- Goal of the exercise
Everything from the line with "Keep writing the" through the line with "streaks and fibres." should be repeated exactly, both of those lines included, and nothing else.

- Provided information

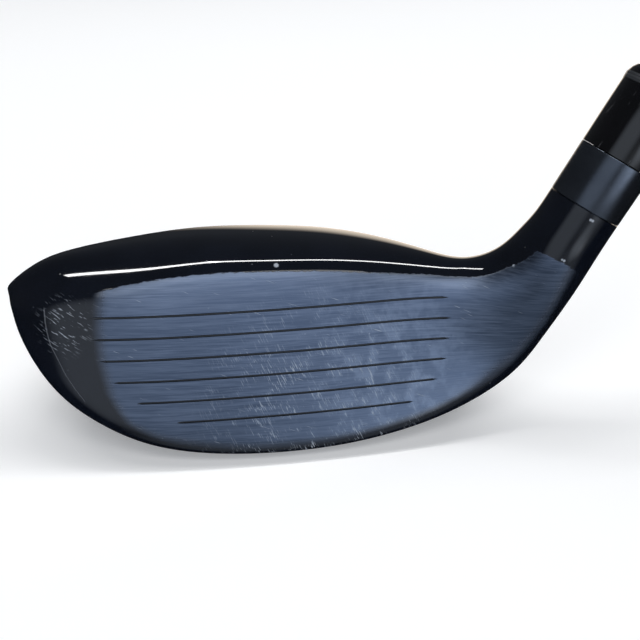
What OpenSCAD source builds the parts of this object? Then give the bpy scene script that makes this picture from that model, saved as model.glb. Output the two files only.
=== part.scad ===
// Hybrid golf club, right handed, standing at address on its sole.
// Millimetres. +Z is up, the face looks towards -Y, the toe is at -X and the shaft leans to +X.
// The origin is the point of the sole that touches the ground.

/* [Club] */
// Length along the shaft from the ground to the end of the grip cap
club_length = 1022; // [960:1:1060]
// Angle between the shaft and the ground
lie_angle = 61.2; // [58:0.1:64]
// Angle of the face back from the vertical, at mid height
loft_angle = 20.4; // [16:0.1:27]

/* [Face] */
// Radius of the face from heel to toe
bulge_radius = 350; // [250:5:500]
// Radius of the face from sole to topline
roll_radius = 350; // [250:5:500]
// Distance of the face at mid height in front of the origin
face_front = 9.5; // [9:0.1:10]
// Height of the middle of the face
face_mid_height = 19.3; // [17:0.1:22]

/* [Shell] */
// Thickness of the face plate
face_wall = 2; // [1.8:0.1:2.4]
// Thickness of the crown plate
crown_wall = 0.8; // [0.7:0.1:1.2]
// Thickness of the sole
sole_wall = 1.8; // [1.6:0.1:3]
// Thickness of the rear and the toe
skirt_wall = 1.2; // [1.1:0.1:2]

/* [Hosel] */
// Outer diameter of the hosel and of the sleeve's collar
hosel_diameter = 14; // [13.6:0.1:14.2]
// Distance of the hosel's top from the ground, along the shaft
hosel_top = 51.1; // [50:0.1:53]
// Distance of the shaft's axis from the origin, along the ground, towards the heel
hosel_x = 32.95; // [32:0.05:34]
// Distance of the shaft's axis in front of the origin
hosel_front = 5.3; // [5:0.1:5.6]
// Diameter of the bore that takes the loft sleeve
sleeve_bore = 11.1; // [10.9:0.1:11.3]
// Diameter of the wrench port in the sole
port_diameter = 7.8; // [7.6:0.1:8]

/* [Sleeve and ferrule] */
// Height of the collar that shows above the hosel
collar_height = 10.2; // [9:0.1:11]
// Length of the black ferrule below its ring
ferrule_length = 12.4; // [12:0.1:16]
// Width of the ring near the top of the ferrule
ring_width = 1.5; // [1:0.1:2]
// Diameter of the ferrule at its ring
ferrule_top_diameter = 13.9; // [13.2:0.1:14]

/* [Shaft] */
// Outer diameter of the shaft's tip
tip_diameter = 9.4; // [8.5:0.1:9.4]
// Outer diameter of the shaft's butt
butt_diameter = 15.2; // [14.7:0.1:15.6]
// Wall at the tip
tip_wall = 2.2; // [1.5:0.1:2.4]
// Wall at the butt
butt_wall = 1.1; // [0.9:0.1:1.5]

/* [Grip] */
// Length of the rubber sleeve
grip_length = 263; // [250:1:275]
// Outer diameter of the grip at its mouth
grip_mouth_diameter = 20; // [19:0.1:21]
// Outer diameter of the grip at its butt
grip_butt_diameter = 26.6; // [25:0.1:28]
// Thickness of the tape under the grip
tape_thickness = 0.2; // [0.1:0.05:0.3]
// Diameter of the vent hole in the cap
vent_diameter = 3; // [2.5:0.1:4]

/* [Screws] */
// Thread diameter of the hosel screw
screw_diameter = 5; // [4.9:0.1:5.1]
// Head diameter of the hosel screw
screw_head_diameter = 7; // [6.8:0.1:7.2]
// Across-points size of the six-lobe drive
drive_size = 4.4; // [4:0.1:4.6]
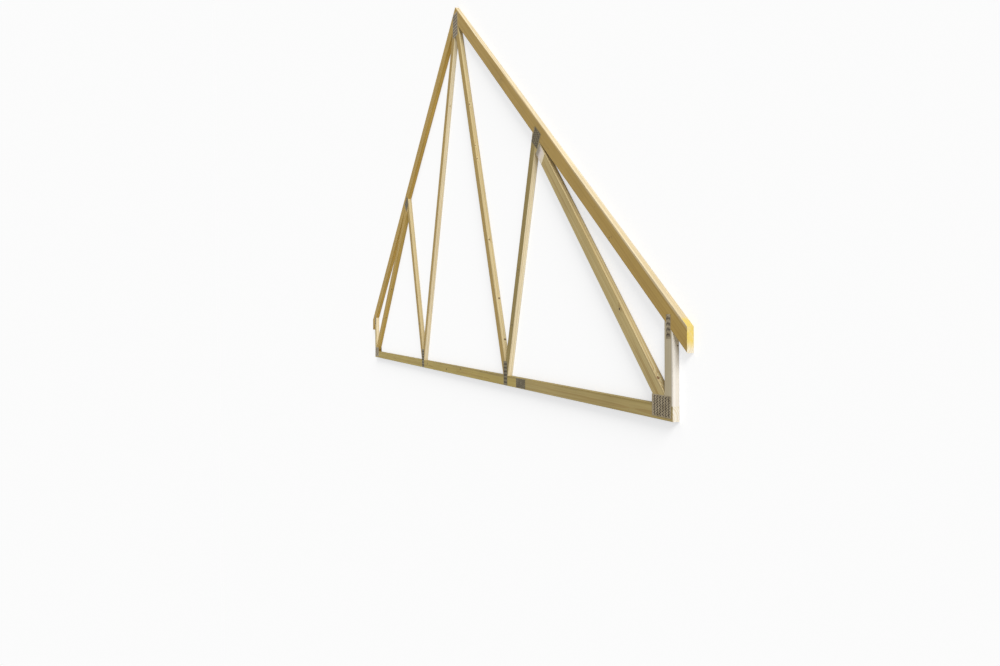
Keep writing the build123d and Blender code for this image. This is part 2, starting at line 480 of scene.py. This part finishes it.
def softwood(node, board):
    """Planed spruce: growth rings about a pith beside the board, knots, soft streaks and fibres.

    The eye sees pale cream wood with straight darker lines that swing round small brown knots,
    arcs of rings on sawn ends, and a dull surface with a slight silk along the grain.
    """
    material, tree, shader = new_material(
        f"planed_spruce_{node}", {"IOR": 1.5, "Specular IOR Level": 0.25},
    )
    angle, middle, _ = board_lie(node)
    place = add(tree, "TexCoord")
    lie = add(
        tree, "Mapping", {"Location": -middle, "Rotation": (0, 0, -angle)},
        {"Vector": place.outputs["Object"]},
    )
    own_part = (board.seed * seed_step, 0, 0)
    seeded = add(tree, "VectorMath", {"operation": "ADD", 1: own_part}, {0: lie})
    normal = add(tree, "SeparateXYZ", None, {"Vector": place.outputs["Normal"]})
    upright = add(tree, "Math", {"operation": "ABSOLUTE"}, {0: normal.outputs["Z"]})
    on_face = add(tree, "Math", {"operation": "GREATER_THAN", 1: half_level}, {0: upright})
    on_edge = add(tree, "Math", {"operation": "SUBTRACT", 0: 1}, {1: on_face})

    knot, near_rim, push = board_knots(tree, node, lie, seeded, on_face, on_edge)
    radius, late, rings = growth_rings(tree, board, lie, seeded, push)
    streaks, fibres = streaks_and_fibres(tree, seeded)
    planed = planed_colour(tree, board, seeded, on_edge, radius, rings, streaks, fibres)
    knot_colour = add(
        tree, "Mix",
        {"data_type": "RGBA", COLOUR_A: linear(knot_brown), COLOUR_B: linear(knot_rim_brown)},
        {0: near_rim},
    )
    knotted = add(
        tree, "Mix", {"data_type": "RGBA"},
        {0: knot, COLOUR_A: planed, COLOUR_B: knot_colour.outputs[COLOUR_OUT]},
    )
    ended = sawn_ends(tree, place, angle, late, knotted.outputs[COLOUR_OUT])
    finish = ended.outputs[COLOUR_OUT]
    if node == "rafter_right":
        finish = end_paint(tree, place, lie, streaks, finish)
    tree.links.new(finish, shader.inputs["Base Color"])

    # Slight silk on the fibres, and ridges of rings and fibres
    dull = add(tree, "MapRange", {"To Min": 0.55, "To Max": 0.75}, {"Value": fibres})
    tree.links.new(dull.outputs[0], shader.inputs["Roughness"])
    relief = add(
        tree, "Math", {"operation": "MULTIPLY_ADD", 1: fibre_relief}, {0: fibres, 2: rings},
    )
    bump = add(tree, "Bump", {"Strength": 0.5, "Distance": wood_relief}, {"Height": relief})
    tree.links.new(bump.outputs[0], shader.inputs["Normal"])
    return material


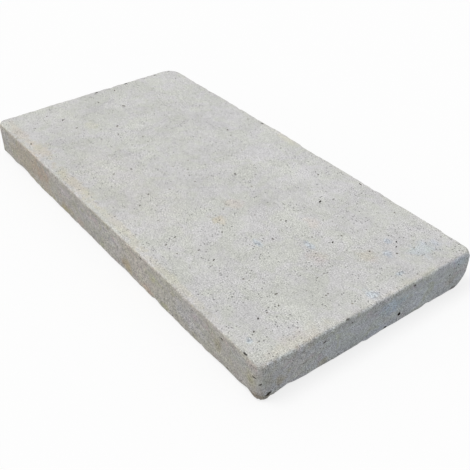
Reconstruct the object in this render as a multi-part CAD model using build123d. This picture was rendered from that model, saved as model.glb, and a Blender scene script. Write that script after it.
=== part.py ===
from build123d import *
import os
from math import cos, pi, sin, sqrt

# A tumbled pool coping stone: one sawn block of travertine with worn arrises,
# knocked corners, chips and open pores.
# Millimetres. +X runs along the long edge, +Y across the block, +Z up.
# The origin is in the middle of the underside.
# The near side is -Y, the far side +Y, the left end -X and the right end +X.

# Sawn block
length = 610.0
width = 305.0
thickness = 50.0

# Rounding of the upright corners, seen from above
near_left_corner = 8.0
near_right_corner = 9.0
far_right_corner = 6.5
far_left_corner = 26.0

# Wear of each arris: how far it is set back on both of its faces, at places
# along it. A place is a share of the half length or half width, from -1 to 1.
# The far top arris keeps one proud stretch that breaks off near the middle.
arris_wear = {
    "top near": [(-1, 2.8), (-0.6, 2.0), (0.1, 2.4), (0.45, 1.9), (0.85, 2.6), (1, 4.5)],
    "top far": [(-1, 8.0), (-0.94, 5.2), (-0.8, 5.4), (-0.72, 6.8), (-0.62, 3.4), (-0.2, 3.0), (-0.14, 1.4),
                (0.03, 1.4), (0.05, 4.8), (0.3, 2.6), (0.45, 3.2), (0.8, 4.4), (0.92, 4.0), (1, 9.0)],
    "top right": [(-1, 5.0), (-0.5, 3.4), (0.3, 3.2), (0.75, 4.6), (1, 7.0)],
    "top left": [(-1, 6.0), (-0.9, 4.0), (-0.2, 3.6), (0.5, 3.4), (0.9, 5.4), (1, 8.0)],
    "bottom near": [(-1, 7.0), (-0.88, 8.6), (-0.72, 8.2), (-0.62, 4.6), (0.2, 4.2), (0.46, 3.0),
                    (0.76, 4.6), (0.86, 7.0), (1, 7.0)],
    "bottom far": [(-1, 8.0), (-0.3, 5.0), (0.4, 5.6), (1, 8.0)],
    "bottom right": [(-1, 5.5), (-0.9, 2.2), (-0.76, 9.2), (-0.68, 8.0), (-0.56, 3.6), (-0.3, 5.2),
                     (0.1, 4.2), (0.55, 6.4), (0.72, 4.6), (0.86, 6.0), (1, 9.0)],
    "bottom left": [(-1, 6.0), (0.1, 5.0), (1, 7.5)],
}

# The wear wavers along an arris by a share of itself, in long and short waves
wear_waver = 0.14
long_wave = 92.0
short_wave = 47.0
station_step = 15.0
arris_chords = 4

# Clear space that each cutting shape has outside the block
overcut = 6.0

# Knocked corners: which end, side and face, and the reach along X, Y and Z
knocked_corners = [
    (1, 1, -1, 19.0, 24.0, 31.0),
    (1, -1, -1, 12.0, 10.0, 9.0),
    (-1, -1, -1, 13.0, 12.0, 10.0),
    (-1, 1, 1, 24.0, 26.0, 12.0),
    (1, 1, 1, 14.0, 15.0, 15.0),
    (1, -1, 1, 11.0, 10.0, 10.0),
    (-1, 1, -1, 23.0, 22.0, 14.0),
    (-1, -1, 1, 14.0, 9.0, 16.0),
]

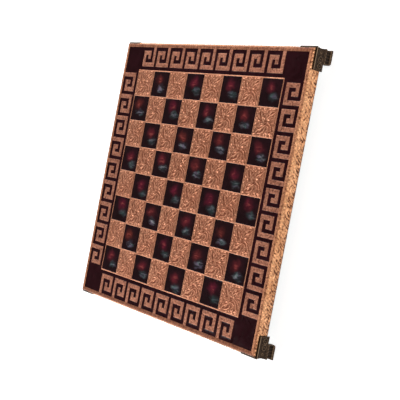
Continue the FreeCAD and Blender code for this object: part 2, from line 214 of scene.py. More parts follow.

- Response to the exercise
Keep writing the build123d and Blender code for this image. This is part 2, starting at line 480 of scene.py. This part finishes it.
def softwood(node, board):
    """Planed spruce: growth rings about a pith beside the board, knots, soft streaks and fibres.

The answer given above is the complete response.